Lots of good answers already but I think there are still some important things to point out. This is one of the hardest challenges for a parent.
What type of drugs are we talking about?
There are three groups of illegal drugs that are worth differentiating:
A) Alcohol, B) Weed, Hashish & Marijuana, C) prescription drugs and hard drugs. All three of those are illegal (depending on age and country) but I think they need different approaches. For now I'll assume this is restricted to alcohol and/or weed. If you suspect it's something worse, please seek professional help ASAP.
Is my kid taking illegal drugs?
Of course he/she does at least at some point!! According to www.drugabuse.gov (US centric) 40% of all high schoolers got drunk 17% smoked weed just in the last month. The number of high school students that actually graduate without any exposure to alcohol or weed is vanishingly small. I know that all of my kids had exposure before graduating. I grew up in a different country a long time ago, but even then the picture was the same: Access to alcohol and weed was always there and most kids participated to some extend. But that's not a necessarily a bad thing:
What is your goal?
Before you dive in here, please be clear about what you are trying to achieve. In an ideal world you child would never be taking any illegal (or legal) drugs for their entire live but a) this is not going to happen, and b) it's not your choice anyway and you have little or no control once they leave home. A better and more realistic goal could be the following: "teach my kid about the risks and rewards of drugs and enable them to make responsible decisions" . This is very different from "drugs are bad, don't take them".

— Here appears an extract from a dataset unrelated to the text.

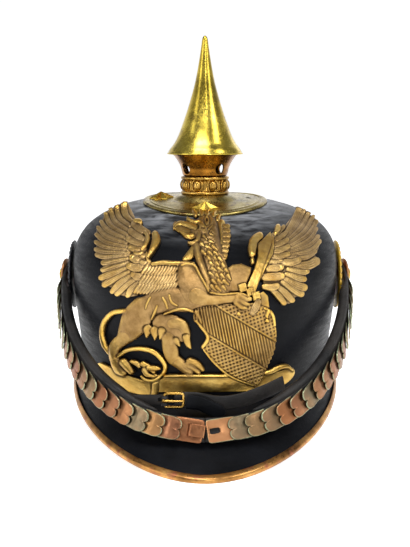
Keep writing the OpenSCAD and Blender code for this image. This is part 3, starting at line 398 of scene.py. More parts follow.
def makeLacquer(name, dark="#08090b", pale="#141519", crackle=0.3, roughLow=0.34, roughHigh=0.5, level=0.06,
                coat=0.03, paintedSheen=None, underLayer=None):
    # lacquered cow hide: black boiled leather under an aged coat, so nearly black with a soft sheen; pores, fine
    # cracks, rubbed places, and fine lines running round where the hide was stretched over the block
    material, tree, coords = newMaterial(name)
    cloud = addNode(tree, "TexNoise", {"Vector": coords, "Scale": 38.0, "Detail": 6.0})
    pores = addNode(tree, "TexNoise", {"Vector": coords, "Scale": 900.0, "Detail": 3.0})  # 1 mm grain
    drawn = addNode(tree, "Mapping", {"Vector": coords, "Scale": (1.0, 1.0, 7.0)})
    streaks = addNode(tree, "TexNoise", {"Vector": drawn, "Scale": 70.0, "Detail": 5.0, "Distortion": 0.6})
    warp = addNode(tree, "MixRGB", {0: 0.08, 1: coords, 2: cloud.outputs["Color"]})
    cracks = addNode(tree, "TexVoronoi", {"Vector": warp, "Scale": 130.0}, feature="DISTANCE_TO_EDGE")
    crackLine = addNode(tree, "ValToRGB", {0: cracks}, [(0.0, 0.0), (0.05, 1.0)])
    out = addNode(tree, "ValToRGB", {0: cloud}, [(0.35, dark), (0.7, pale)])
    if paintedSheen:
        # painted sheen: a pale highlight, with some worn haze, painted round the crown and broken up by the drawn
        # lines
        near = addNode(tree, "Attribute", attribute_name="paintedSheen").outputs["Fac"]
        broken = addNode(tree, "MapRange", {0: streaks, 1: 0.36, 2: 0.66, 3: 0.05, 4: 0.9})
        paintedSheenMask = addNode(tree, "Math", {0: near, 1: broken}, operation="MULTIPLY")
        out = addNode(tree, "MixRGB", {0: paintedSheenMask, 1: out, 2: paintedSheen})
    if underLayer:
        under = addNode(tree, "Attribute", attribute_name="under").outputs["Fac"]
        out = addNode(tree, "MixRGB", {0: under, 1: out, 2: underLayer})
    rough = addNode(tree, "MapRange", {0: streaks, 1: 0.35, 2: 0.65, 3: roughLow, 4: roughHigh})
    bump = addNode(tree, "Bump", {"Height": crackLine, "Strength": crackle, "Distance": 0.00012})
    bump = addNode(tree, "Bump", {"Height": streaks, "Strength": 0.3, "Distance": 0.0003, "Normal": bump})
    bump = addNode(tree, "Bump", {"Height": pores, "Strength": 0.2, "Distance": 0.00012, "Normal": bump})
    return finished(material, {"Base Color": out, "Roughness": rough, "Normal": bump, "Specular IOR Level": level,
                               "Coat Weight": coat, "Coat Roughness": 0.15})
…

In the end you want your child to become a responsible adult. Most responsible adults will occasionally engage in some sort of drug use (illegal or not), so they need to learn the tools of how to do this.
How do you do that?
Keep the communication lines open and keep judgement to a minimum. Be clear about the message but be realistic, honest, factual and by all means avoid hypocrisy. Don't tell your kids that alcohol is a terrible thing when you pour yourself a drink first thing you come home from work. Don't lie or be overly dramatic. A statement like "you cannot smoke weed because it leads to addiction on hard drugs" is simply not true and your kids know that already. Speak openly about what you know and what you don't know, do some research together if the kid is up to it, but be open enough to accept the results of your research.
Set some "common sense" rules: MIT for example allows alcohol in dorms but always a requires a "party monitor": a person that is sober and pays attention and can intervene when things get out of hand. In general "always have a person around that is clear headed and that you trust".
Allow for some "training": In my opinion it's preferably for kids to have their first exposure at home in a safe environment than to wait until they are for example in college where things are much more dangerous. At some point they need to figure out what e.g. alcohol does (or doesn't) do to them and how they react to it, so it might as well happen when there is a safety net available.
Many drugs are indeed illegal which means that you and your kid can get in trouble with the law. You and your child should be aware of the actual regulations and the potential consequences. In Massachusetts for example, weed is actually less of a problem than alcohol. Weed under 1oz results in a citation and $100 fine. Alcohol, however, gets you often (but not always) in front of a judge with a significant chance of a criminal record. Again, it's important to do the research and stick with the facts and accept them, even if you personally feel otherwise. Do this with your kid together. Make sure he/she understands what the laws and the potential consequences are. Factually, not threatening.
Should you search your teenager's room?
Heck yeah!!!. Here is why (which you should clearly explain to them): Depending on your local legislation even parents & siblings are at significant risk of legal exposure. If illegal drugs are found on your property, you may be legally responsible for this. If you end up in front of a judge and end up with fines, jail, or get a criminal record the whole family suffers. Most teenagers are NOT aware that storing some weed in their room or raiding the liquor cabinet with their buddies can result in serious legal consequences for the parents. You need to be very clear about this: "Mike, we cannot have any weed in the house because if this gets out, I'm legally responsible and since my company has strong no-drug policy I will likely get fired. I really need to make sure". The teen is going to be annoyed, but they tend to be permanently annoyed anyway so what's the difference :-). Searches in my house were actually productive, did not harm the relationship long term and actually triggered some good discussion.